## Source material
◆ ◆ ◆ ◆ ◆

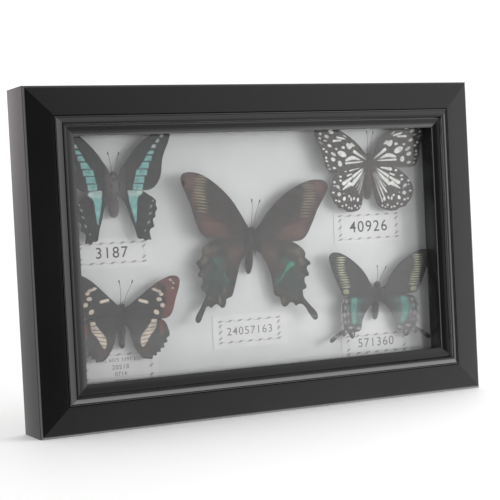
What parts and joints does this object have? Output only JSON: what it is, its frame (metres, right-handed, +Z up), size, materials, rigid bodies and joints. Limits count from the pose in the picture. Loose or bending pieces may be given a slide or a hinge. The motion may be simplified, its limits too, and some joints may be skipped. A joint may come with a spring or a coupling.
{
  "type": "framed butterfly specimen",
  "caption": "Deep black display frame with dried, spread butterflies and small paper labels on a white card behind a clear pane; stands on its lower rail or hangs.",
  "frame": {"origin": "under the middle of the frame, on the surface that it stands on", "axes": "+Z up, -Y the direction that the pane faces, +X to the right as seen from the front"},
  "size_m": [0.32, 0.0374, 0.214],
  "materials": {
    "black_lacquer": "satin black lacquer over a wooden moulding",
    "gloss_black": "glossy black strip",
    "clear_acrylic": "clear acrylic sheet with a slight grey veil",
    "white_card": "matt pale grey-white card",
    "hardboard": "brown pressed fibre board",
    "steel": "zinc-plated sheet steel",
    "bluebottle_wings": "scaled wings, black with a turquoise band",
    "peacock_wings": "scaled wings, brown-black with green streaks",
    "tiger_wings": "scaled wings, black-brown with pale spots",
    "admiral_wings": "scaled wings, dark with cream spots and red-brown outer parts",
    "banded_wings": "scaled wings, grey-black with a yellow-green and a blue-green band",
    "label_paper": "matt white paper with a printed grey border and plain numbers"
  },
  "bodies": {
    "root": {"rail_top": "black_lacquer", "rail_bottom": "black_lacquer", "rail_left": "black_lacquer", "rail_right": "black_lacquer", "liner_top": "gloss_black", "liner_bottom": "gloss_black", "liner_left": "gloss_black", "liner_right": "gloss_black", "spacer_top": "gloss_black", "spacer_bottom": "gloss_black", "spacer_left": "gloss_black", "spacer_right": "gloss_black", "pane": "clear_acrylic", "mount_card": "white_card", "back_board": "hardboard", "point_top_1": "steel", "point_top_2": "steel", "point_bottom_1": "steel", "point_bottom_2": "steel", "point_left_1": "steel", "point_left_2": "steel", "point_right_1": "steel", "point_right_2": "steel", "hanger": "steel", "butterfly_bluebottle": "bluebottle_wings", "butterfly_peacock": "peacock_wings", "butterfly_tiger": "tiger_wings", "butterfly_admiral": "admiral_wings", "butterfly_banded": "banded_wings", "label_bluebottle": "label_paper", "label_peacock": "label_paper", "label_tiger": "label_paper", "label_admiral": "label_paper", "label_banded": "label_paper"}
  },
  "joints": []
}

◆ ◆ ◆ ◆ ◆

Repeat the material above in full, exactly as it stands.

## Task solution
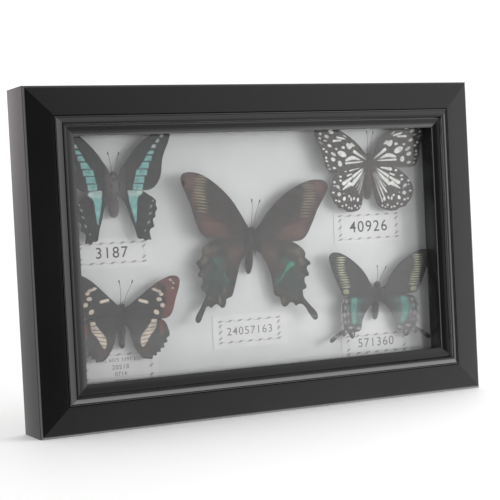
What parts and joints does this object have? Output only JSON: what it is, its frame (metres, right-handed, +Z up), size, materials, rigid bodies and joints. Limits count from the pose in the picture. Loose or bending pieces may be given a slide or a hinge. The motion may be simplified, its limits too, and some joints may be skipped. A joint may come with a spring or a coupling.
{
  "type": "framed butterfly specimen",
  "caption": "Deep black display frame with dried, spread butterflies and small paper labels on a white card behind a clear pane; stands on its lower rail or hangs.",
  "frame": {"origin": "under the middle of the frame, on the surface that it stands on", "axes": "+Z up, -Y the direction that the pane faces, +X to the right as seen from the front"},
  "size_m": [0.32, 0.0374, 0.214],
  "materials": {
    "black_lacquer": "satin black lacquer over a wooden moulding",
    "gloss_black": "glossy black strip",
    "clear_acrylic": "clear acrylic sheet with a slight grey veil",
    "white_card": "matt pale grey-white card",
    "hardboard": "brown pressed fibre board",
    "steel": "zinc-plated sheet steel",
    "bluebottle_wings": "scaled wings, black with a turquoise band",
    "peacock_wings": "scaled wings, brown-black with green streaks",
    "tiger_wings": "scaled wings, black-brown with pale spots",
    "admiral_wings": "scaled wings, dark with cream spots and red-brown outer parts",
    "banded_wings": "scaled wings, grey-black with a yellow-green and a blue-green band",
    "label_paper": "matt white paper with a printed grey border and plain numbers"
  },
  "bodies": {
    "root": {"rail_top": "black_lacquer", "rail_bottom": "black_lacquer", "rail_left": "black_lacquer", "rail_right": "black_lacquer", "liner_top": "gloss_black", "liner_bottom": "gloss_black", "liner_left": "gloss_black", "liner_right": "gloss_black", "spacer_top": "gloss_black", "spacer_bottom": "gloss_black", "spacer_left": "gloss_black", "spacer_right": "gloss_black", "pane": "clear_acrylic", "mount_card": "white_card", "back_board": "hardboard", "point_top_1": "steel", "point_top_2": "steel", "point_bottom_1": "steel", "point_bottom_2": "steel", "point_left_1": "steel", "point_left_2": "steel", "point_right_1": "steel", "point_right_2": "steel", "hanger": "steel", "butterfly_bluebottle": "bluebottle_wings", "butterfly_peacock": "peacock_wings", "butterfly_tiger": "tiger_wings", "butterfly_admiral": "admiral_wings", "butterfly_banded": "banded_wings", "label_bluebottle": "label_paper", "label_peacock": "label_paper", "label_tiger": "label_paper", "label_admiral": "label_paper", "label_banded": "label_paper"}
  },
  "joints": []
}